Two of the UK's biggest grocers, Sainsbury's and Asda, have recently announced new "landmark schemes to train apprentices and sell the food retail industry as a career choice," according to London's The Times. The Sainsbury's initiative includes opening Britain's first bakery college, intended to accelerate and standardize the training for its 412 in-store bakeries.
Before his announcement, Sainsbury's Chief Executive, Justin King, told the The Times that he doesn't think government gives enough attention to the food industry's training needs. "There's been a view," he said, "and it's almost our fault for allowing it to exist. that food manufacturing and food science jobs are inferior to heavy industry and engineering. Food manufacturing is a massive contributor to wealth."
Asda's approach is to "offer 15,000 work experience places to 14- to 16-year-olds and a further 15,000 apprenticeships to existing staff."
Tesco, whose executives have repeatedly bemoaned poor standards of education and attitude problems amongst young people, uses its recruitment website to explain that "as part of Every Little Helps, our commitment to our people is that we will give them the opportunity to get on so that they are able to get the training they need to do their job and to develop their careers at Tesco."

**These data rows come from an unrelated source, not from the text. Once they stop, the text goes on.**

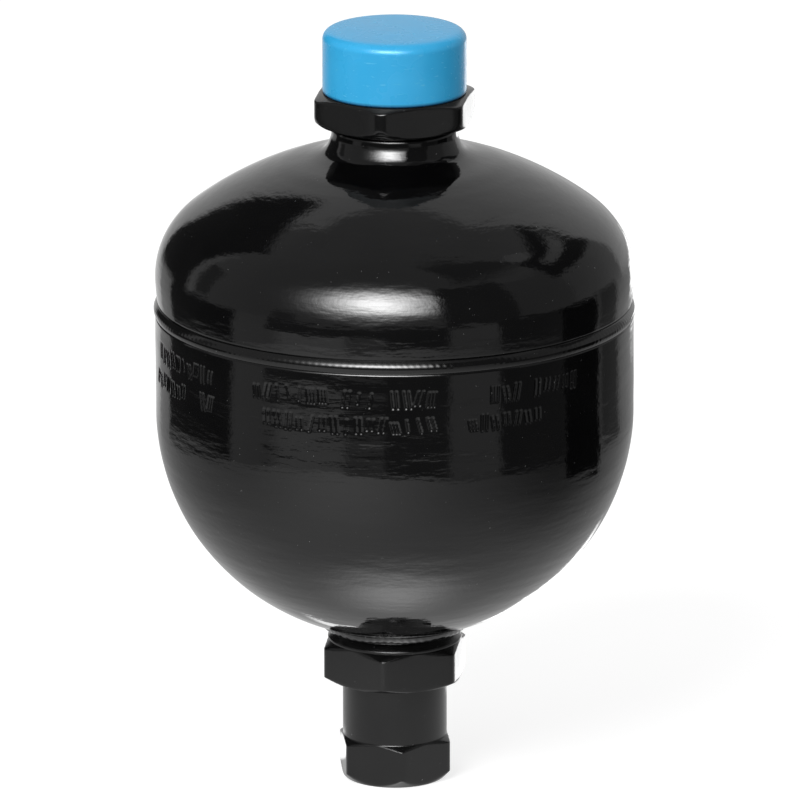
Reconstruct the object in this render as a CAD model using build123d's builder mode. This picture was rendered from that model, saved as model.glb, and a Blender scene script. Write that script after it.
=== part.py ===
from build123d import *
import os
from math import acos, degrees, sqrt

# Bladder accumulator: a welded steel pressure vessel that holds oil round a rubber bag of
# nitrogen.  The oil enters through the port at the bottom, past a sprung poppet that keeps the
# bag from being squeezed out.  The gas enters at the top, through a filling valve inside the
# bag's steel stem, which a large hexagonal nut pulls against the vessel's neck.
#
# Frame: Z is the axis of the vessel, and the end face of the port adapter lies at Z = 0.
# Hexagons are turned about Z from the front, which is -Y.  All sizes are in millimetres.

os.makedirs("parts", exist_ok=True)

# ---------------------------------------------------------------- clearances
assembly_gap = 0.05        # radial gap between pieces that are screwed or pushed together
guide_gap = 0.06           # radial running gap of a sliding stem in its guide
cap_gap = 0.35             # radial gap between the push-on cap and the stem's thread

# ---------------------------------------------------------------- port adapter
adapter_flats = 25.4       # across the flats of the lower hexagon
adapter_corner_r = 14.45   # corners are turned down to this radius
adapter_hex_height = 10.6
adapter_turn = 6.9         # degrees
adapter_face_r = 12.2      # end face inside the bottom chamfer
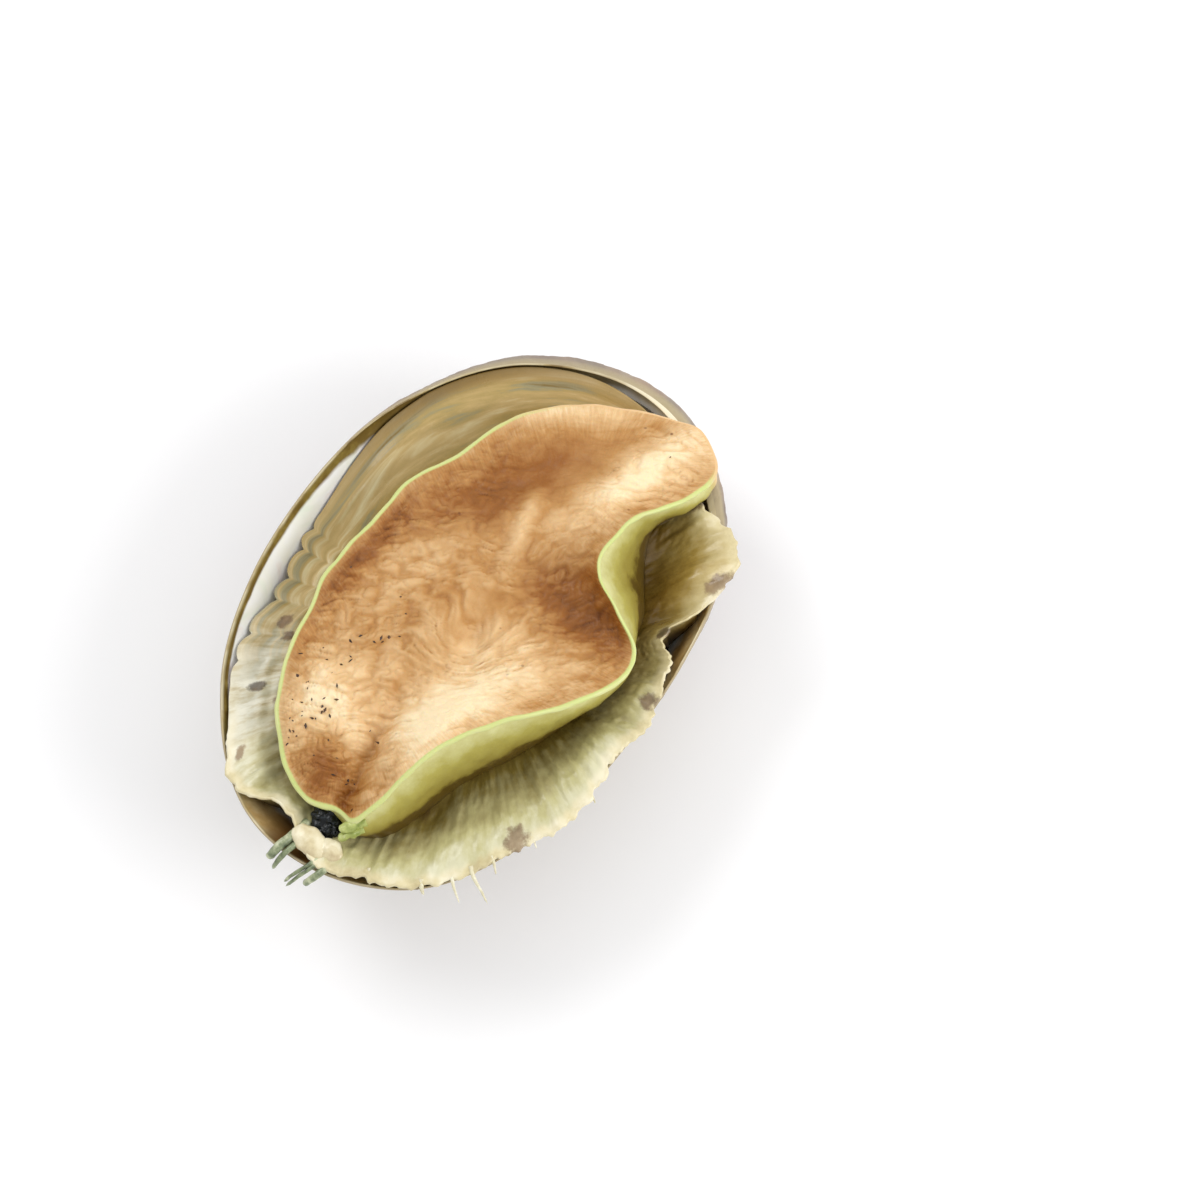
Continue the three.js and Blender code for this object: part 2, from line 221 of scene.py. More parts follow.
LATTICE = np.random.default_rng(11).uniform(-1, 1, (32, 32, 32))


def noise(points, size, seed=0):
    """Value noise from -1 to 1: random numbers on a lattice of that spacing in mm, blended by 3t²-2t³
    along each axis."""
    place = points / size + 5.37 * seed
    corner = np.floor(place).astype(int)
    t = place - corner
    t = t * t * (3 - 2 * t)
    total = 0
    for step in itertools.product((0, 1), repeat=3):
        cell = (corner + step) % 32
        weight = np.prod(np.where(step, t, 1 - t), axis=-1)
        total = total + weight * LATTICE[cell[..., 0], cell[..., 1], cell[..., 2]]
    return total


def rough(points, size, seed=0, octaves=3):
    """Sum of value noises, each half the size and half the height of the one before."""
    return sum(noise(points, size / 2**n, seed + n) / 2**n for n in range(octaves))


def xyz(x, y, z=0.0):
    return np.stack(np.broadcast_arrays(x, y, z), axis=-1)


def out_from(rings):
    """Unit normals of a grid of points that wraps along its columns: cross product of the two central
    differences."""
    across = np.roll(rings, -1, axis=1) - np.roll(rings, 1, axis=1)
    down = np.gradient(rings, axis=0)
    normal = np.cross(across, down)
    return normal / np.maximum(np.linalg.norm(normal, axis=-1, keepdims=True), 1e-9)


def closed_mesh(name, rings, first=None, last=None, seam=False, masks=None, row_finish=None):
    """One closed mesh from rings of points in mm: squares between neighbouring rings and triangles to
    the end poles. With seam, the first ring lies flat on itself and is sewn shut. The sign of the volume
    turns the faces outwards."""
    rows, columns = rings.shape[:2]
    index = np.arange(rows * columns).reshape(rows, columns)
    if seam:
        index[0] = np.minimum(np.arange(columns), (columns - np.arange(columns)) % columns)
    after = np.roll(index, -1, axis=1)
    poles = [pole for pole in (first, last) if pole is not None]
    points = np.concatenate([rings.reshape(-1, 3), np.reshape(poles, (-1, 3))])
    squares = np.stack([index[:-1], index[1:], after[1:], after[:-1]], axis=-1).reshape(-1, 4)
    fans = []
    if first is not None:
        fans.append(np.stack([np.full(columns, rows * columns), index[0], after[0]], axis=-1))
    if last is not None:
        fans.append(np.stack([np.full(columns, len(points) - 1), after[-1], index[-1]], axis=-1))
    fans = np.concatenate(fans) if fans else np.zeros((0, 3), int)
    corners = np.concatenate([squares[:, [0, 1, 2]], squares[:, [0, 2, 3]], fans])
    a, b, c = (points[corners[:, k]] for k in range(3))
    if np.einsum("ij,ij->", np.cross(a, b), c) < 0:
        squares, fans = squares[:, ::-1], fans[:, ::-1]
    used, flat = np.unique(np.concatenate([squares.ravel(), fans.ravel()]), return_inverse=True)
    squares, fans = flat[: squares.size].reshape(-1, 4), flat[squares.size :].reshape(-1, 3)

    mesh = bpy.data.meshes.new(name)
    mesh.from_pydata(((points[used] + MOUTH) / 1000).tolist(), [], squares.tolist() + fans.tolist())
    for mask, values in (masks or {}).items():
        wide = values.ndim == 3
        ends = [values[k].mean(axis=0) for k, pole in ((0, first), (-1, last)) if pole is not None]
        shape = (-1, 3) if wide else (-1,)
        all_values = np.concatenate([values.reshape(shape), np.array(ends).reshape(shape)])
        layer = mesh.attributes.new(mask, "FLOAT_VECTOR" if wide else "FLOAT", "POINT")
        layer.data.foreach_set("vector" if wide else "value", all_values[used].astype(np.float32).ravel())
    if row_finish is not None:
        finishes = [np.repeat(row_finish, columns)]
        finishes += [np.full(columns, row_finish[0])] * (first is not None)
        finishes += [np.full(columns, row_finish[-1])] * (last is not None)
        mesh.polygons.foreach_set("material_index", np.concatenate(finishes).astype(np.int32))
    mesh.shade_smooth()
    mesh.update()
    return mesh


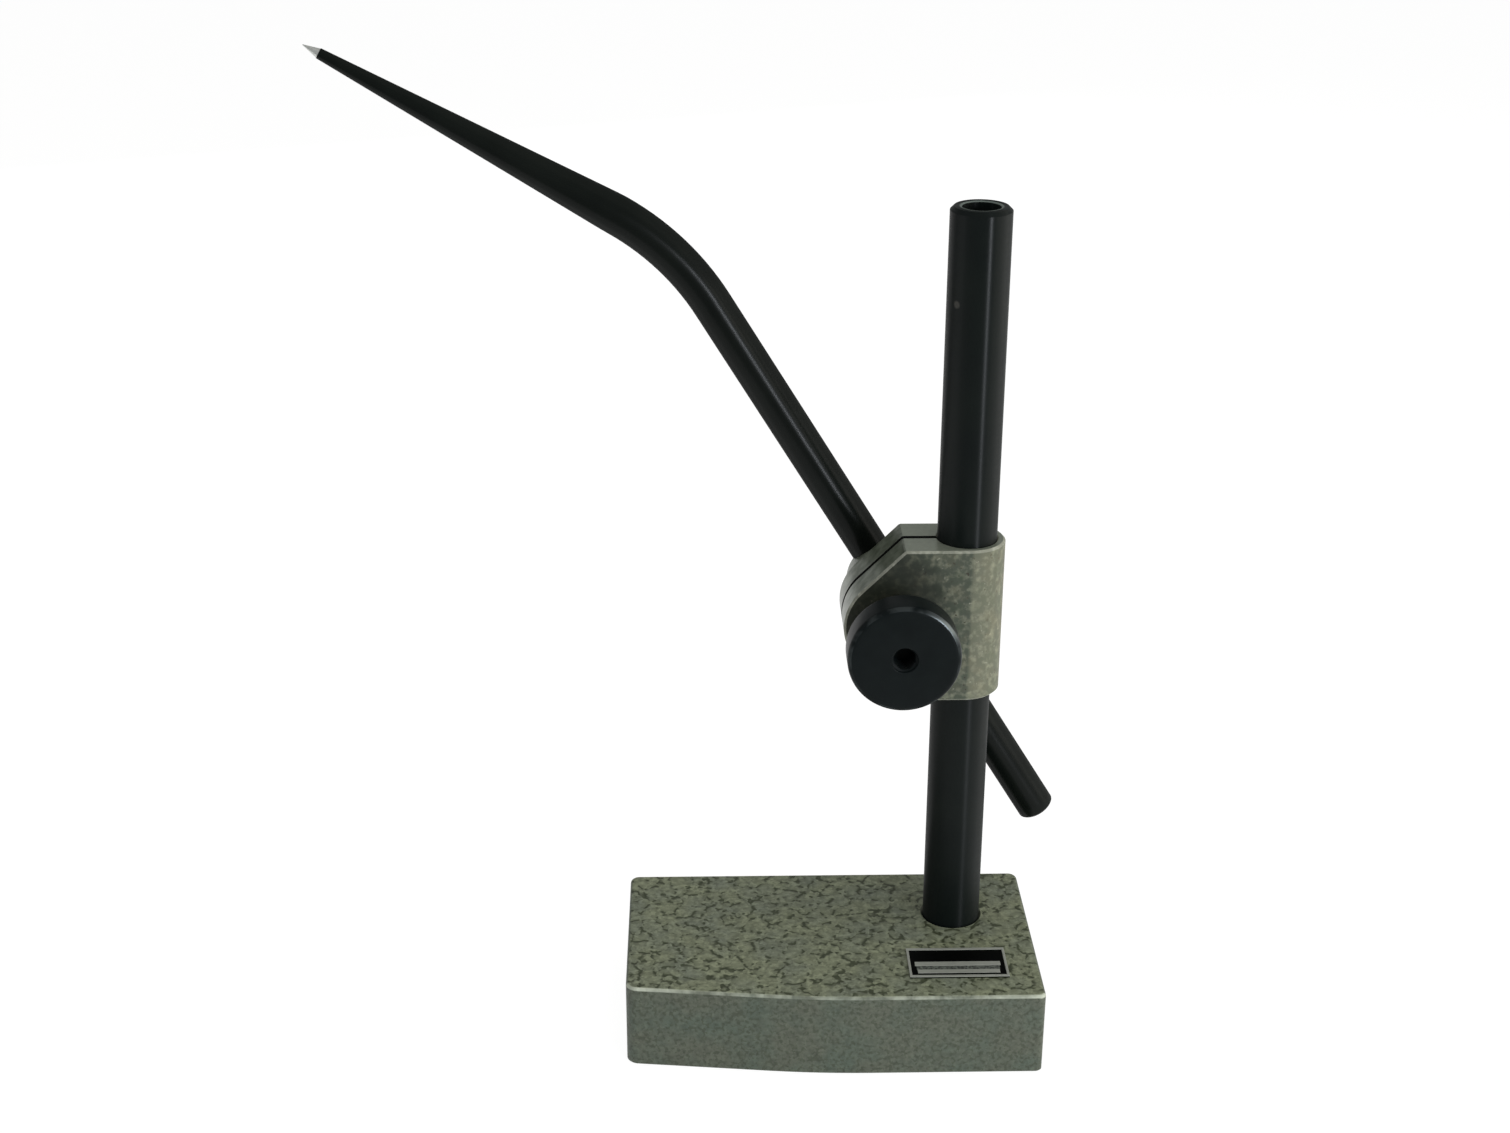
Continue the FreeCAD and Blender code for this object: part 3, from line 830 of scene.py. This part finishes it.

Where retailers need to be cautious, however, is in designing their own qualifications. A new accreditation for work experience from McDonald's, reported in The Daily Telegraph, has drawn criticism, partly based on whether or not other organizations will find it acceptable and transferable. This should not present a problem for those who attend Sainsbury's baking college and emerge with a skill that can clearly accompany them to a new employer should they decide to move at some point in the future.